Bence bu ayın olay ismi Hasan Sertoğlu’dur.

Sertoğlu, adam gibi durmuş ve hiçbir baskıya boyun eğmemiştir. Kendi partisinin gazetesi her gün hakaretlere varan yazılarla Sertoğlu’nu KOP sürecinde aldığı kararlar yüzünden eleştirmiş ve manşetlere taşıyarak yıpratmak istemiştir. İşte tüm bu olaylar yaşanırken yine duruşundan taviz vermeyen Sertoğlu’nu tebrik etmeden geçemeyeceğim. Sözün bitti yerde adaylıktan çekilerek, doğru olanı yaptı.

UBP kendi çıkardığı ve göğsünü gere gere açıkladığı adayının yanında duramadı. Sertoğlu’nun yanında olanlar kadar olmayanlar da vardı. UBP, en favori adayına sahip çıkamadı ve kapı eşiğinde bekleyen başka bir adayı çıkarmak adına Sertoğlu’nu harcandı.

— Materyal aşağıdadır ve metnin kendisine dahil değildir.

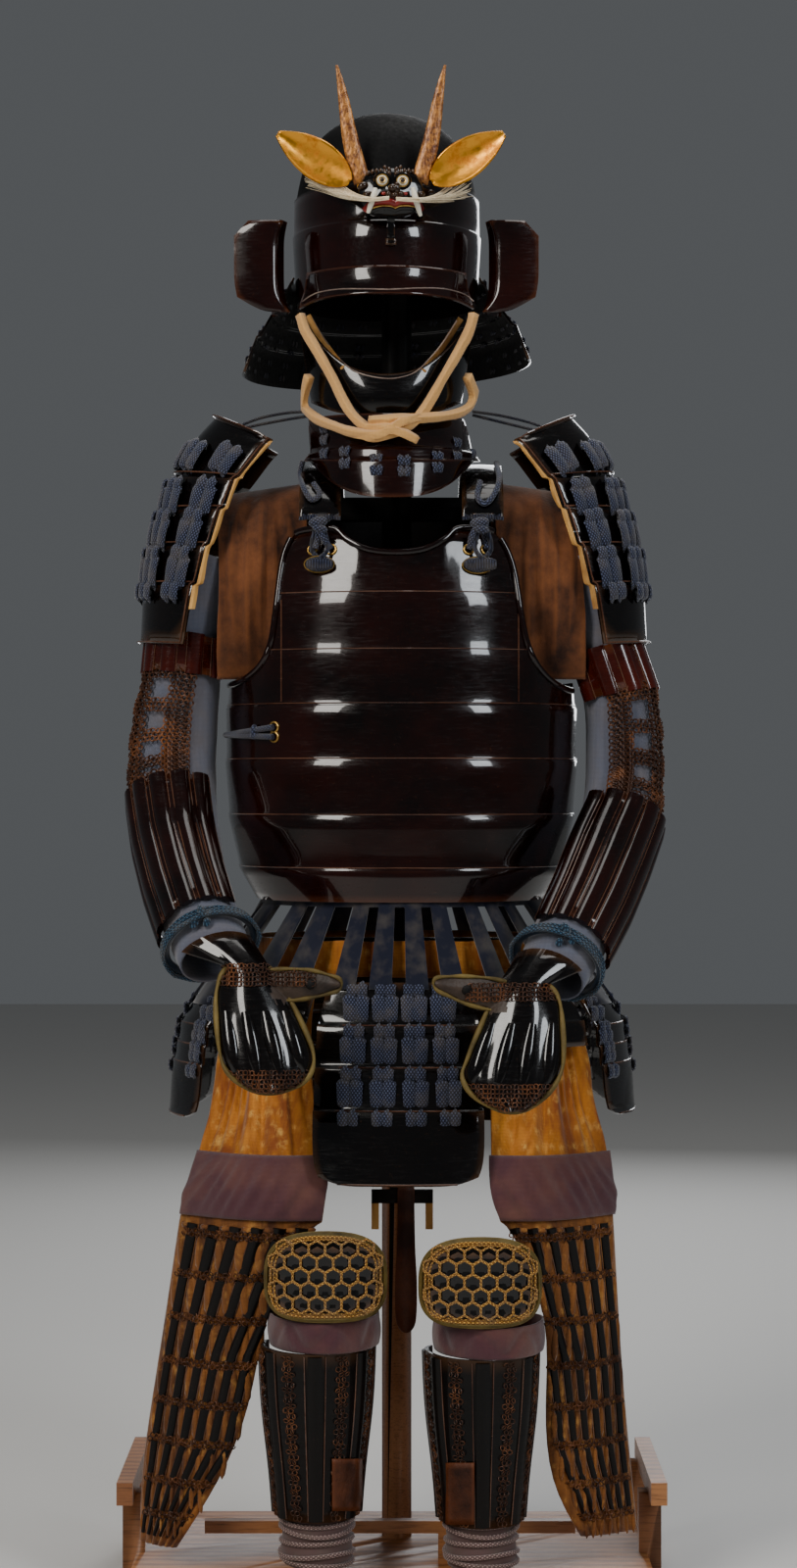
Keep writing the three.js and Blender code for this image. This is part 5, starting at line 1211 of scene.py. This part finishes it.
KNEE_CLOTH = cloth("knee_pad_cloth", rgb(66, 48, 24), rgb(150, 112, 56), 0.0016, rgb(112, 84, 40))
LEG = {"left": (-78, -67.5, 0), "right": (93, 90.5, -6)}
KNEE_HALF, KNEE_LOW, KNEE_HIGH, KNEE_Y, KNEE_BOW, KNEE_PITCH = 60, 310, 399, -254, 22, 16.6
HEX_ROWS = (6, 7, 6, 7, 6)
CELL_WALL = ((1.0, 2.9), (0.86, 0.7), (0.5, 0.2), (0.02, 0.1))
CELL_CORD, CELL_RIM, CELL_INNER = 0.0013, 0.96, 0.93
# Two cords round the pad: how far out each lies, and its radius. The pad is rounder at its top.
PAD_CORDS, TOP_POWER, LOW_POWER = ((0.93, 0.0016), (0.87, 0.0012)), 2.6, 5


def knee_place(side, x, z, out):
    y = KNEE_Y + KNEE_BOW * (x / KNEE_HALF) ** 2 - out + 0.12 * (KNEE_HIGH - z)
    return at(LEG[side][1] + x, y, z + LEG[side][2])


def hexagon(side, x, z, size, out):
    corners = [math.radians(n * 60 + 30) for n in range(6)]
    return [knee_place(side, x + size * math.cos(a), z + size * math.sin(a), out) for a in corners]


for side in SIDES:
    wires, wells, pad, rim = Heap(), Heap(), Heap(), Heap()
    radius = KNEE_PITCH / math.sqrt(3)
    for row, count in enumerate(HEX_ROWS):
        z = KNEE_LOW + 15.5 + row * radius * 1.5
        for k in range(count):
            x = (k - (count - 1) / 2) * KNEE_PITCH
            wires.tube(hexagon(side, x, z, radius * CELL_RIM, 3.4), CELL_CORD, 6, True)
            # Each cell: a dark six-sided hollow with a low sloping wall.
            size = radius * CELL_INNER
            wells.grid([hexagon(side, x, z, size * share, deep) for share, deep in CELL_WALL], True)
    wires.build(f"knee_cell_cords_{side}", GOLD_CORD, "gold")
    wells.build(f"knee_cell_plates_{side}", IRON, "matt_lacquer")
    outline = []
    for a in circle(48):
        c, s = math.cos(a), math.sin(a)
        power = TOP_POWER if s > 0 else LOW_POWER
        grow = (abs(c) ** power + abs(s) ** power) ** (-1 / power)
        outline.append((KNEE_HALF * c * grow, (KNEE_HIGH - KNEE_LOW) / 2 * s * grow))
    middle_z = (KNEE_LOW + KNEE_HIGH) / 2
    rows = []
    for n in range(9):
        share = 0.02 + 0.98 * n / 8
        out = -1.4 - 1.2 * share**6
        rows.append([knee_place(side, x * share, middle_z + z * share, out) for x, z in outline])
    pad.grid(rows, True, True)
    pad.build(f"knee_pad_cloth_{side}", KNEE_CLOTH, "leather")
    for share, thick in PAD_CORDS:
        line = [knee_place(side, x * share, middle_z + z * share, 1.0) for x, z in outline]
        rim.tube(line, thick, 6, True)
    rim.build(f"knee_rim_cords_{side}", GOLD_CORD, "leather")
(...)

Aslında beklide yürüttüğü görev ve üstlendiği misyon bakımından çok daha iyi konumda olan Sertoğlu için geri çekilmek akıllıca oldu. Sertoğlu’nun hangi makamda oturduğu ya da görev üstlendiği önemli değildir, önemli olan oturacağı makamda yapacakları ve üstleneceği görevlerdir.

Şimdi her şey çok daha da kolay olacak. Yani CTP bu yarışı başlamadan alacaktır.

Gerçi yiğidi öldür hakkını yeme derler. TDP’nin adayı Mehmet Harmancı’nın da bu yarışta çok ciddi oylar alacağını düşünüyorum. Belki de ipi göğüsleyecek tek isim bile olabilir.

Gelelim UBP adayı olan ve kapı ardında Sertoğlu’nun adaylıktan çekilmesini bekleyen Deniz Dana’ya. İki üç ay Lefkoşa Belediye Başkan vekilliği yaptı diye bu işi başaracağına inananlardan değilim. Tam aksine Lefkoşa’nın daha güçlü bir isme ihtiyacı vardı. Bugün kapı ardında bekleyerek bir anda ortaya çıkan Deniz Dana ismi UBP’ye çok şey kaybettirecektir. Hasan Sertoğlu gibi bir isimden sonra Deniz Dana isminin gündeme oturması hem Sertoğlu’nu sevenler hem de Lefkoşalı tarafından ne kadar benimsenecek orası da ayrı konu.

UBP kendi eli ile Lefkoşa’yı teslim etti. Belediye seçimlerindeki en kritik belediye olan Başken Lefkoşa Türk Belediyesi tüm partiler için en önemli belediyedir. LTB hem konum itibarı hem de uluslar arası tanınmışlık açısından oldukça artı yöndedir. Kaldı ki seçimden sonra toparlanma sürecine girecek olan LTB için öncelikli hedef, var olan yapının sürdürülebilmesi için gerekli çalışmaların yapılması yönündedir. Yani gemi şuan aldığı sulardan arınmaya başladı ve batmaktan kurtuldu.

Bu geminin denizde yeniden yüzdürülmesi şarttır. Bu da gemide hasar gören yerlerin yeniden gözden geçirilip, sağlamlaştırılması ile olabilecek bir iştir. Yani Kadri Fellahoğlu kısacık sürede geminin aldığı suları boşaltmak için çaba sarf etmiştir. Bu sular yavaş yavaş azalmakta ve gemi yüzdürülmeye hazır hale gelmektedir. İş seçimden sonra gelecek olan yeni başkanın gemiyi yeniden gözden geçirip, tamir etmesine bağlıdır. Seçimden sonra seçilen başkan adayı gemiyi yüzdürmeyi başarırsa gemi kıyıya ulaşarak kurtulur, eğer başaramazsa gemi içindekilerle denizin dibine vurarak batar. İşte olay bundan ibarettir.